Tour of a Disaster Zone: Courtesy of "Burners Without Borders"

Well like it or not, I´m back in control of the blog. Bwahaha. Hope everyone in out there is doing good. Rather than swanning about the place we´ve spent the last couple of weeks doing something a bit different and very worthwhile.

While we were in Quito we decided we would like to do some volunteer work somewhere in South America. Its difficult to pin down our exact motivation for this.... somewhere between wanting to help a worthy cause and wanting a different and more direct experience with people here. After doing a quick google search on volunteer opportunities we discovered that finding a worthy cause would be harder than we thought. Volunteer tourism is a booming industry here in south america, the idea being that you (or more normally mummy and daddy) fork out large piles of cash to some agency to plonk you somewhere nice and sheltered to plant trees or hunt for non existent bears or just generally muck around doing nothing. The most extreme example I have heard of this was a group of 18 year old english girls who sadly died in a bus crash after shelling out 10,000 pounds for a 10 week program! Don´t think that any of that cash is finding its way to local communities!

We cottoned on to an outfit called Burners without Borders who are working here in Pisco helping to rebuild after the 8.0 earthquake that hit in August last year. All they asked for is our time and a few dollars for room and board so we figured we were on to the real deal. We worked in Pisco for two weeks; Tessa worked mainly on the "shitter" project which involves building small seismically strengthened toilet blocks, providing sanitation and seismic protection to new houses; and I worked on a new school building in a slum area that popped up after the earthquake. The work is generally pretty much grunt labour as we don´t really have much in the way of high end tools or services on site. We mostly mixed concrete by hand and dug foundation trenches out with spades and picks. The other day we had to stop work as a flock of goats were herded through our construction site! Tessa was called in to provide structural engineering advice for the shitters but strangley enough no-one approached me for advice on providing low energy ventilation solutions....

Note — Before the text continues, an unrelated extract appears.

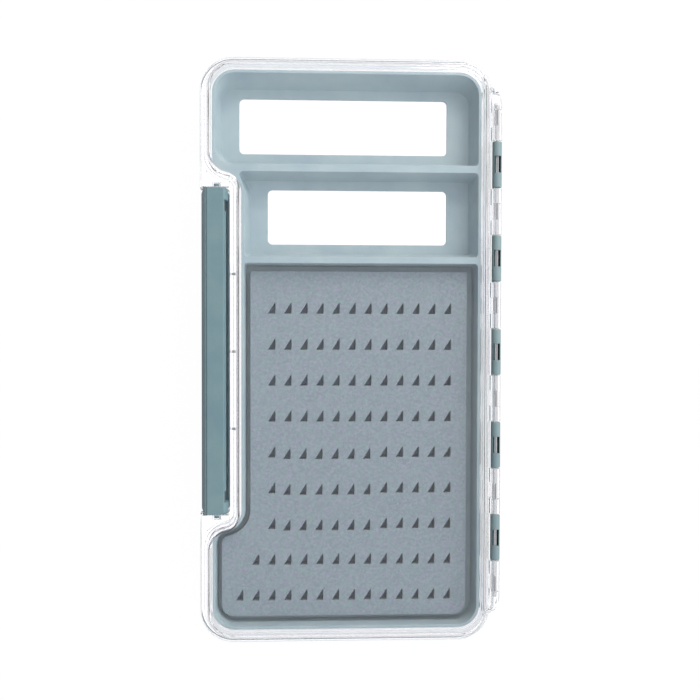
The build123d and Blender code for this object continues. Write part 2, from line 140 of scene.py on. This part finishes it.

Working with the burners was pretty inspirational. The group have put in a lot of hard work, their best ideas and months of their lives in order to build projects to help the community here in Pisco. They have been a great bunch of people to work with. It has certainly opened my eyes to just how difficult it is to rebuild from scratch after a disaster when, even months afterwards, there are few basic services such as power and running water. The other day we spent all day carrying buckets of water from a nearby well to a storage tank for mixing a large batch of concrete in the coming days.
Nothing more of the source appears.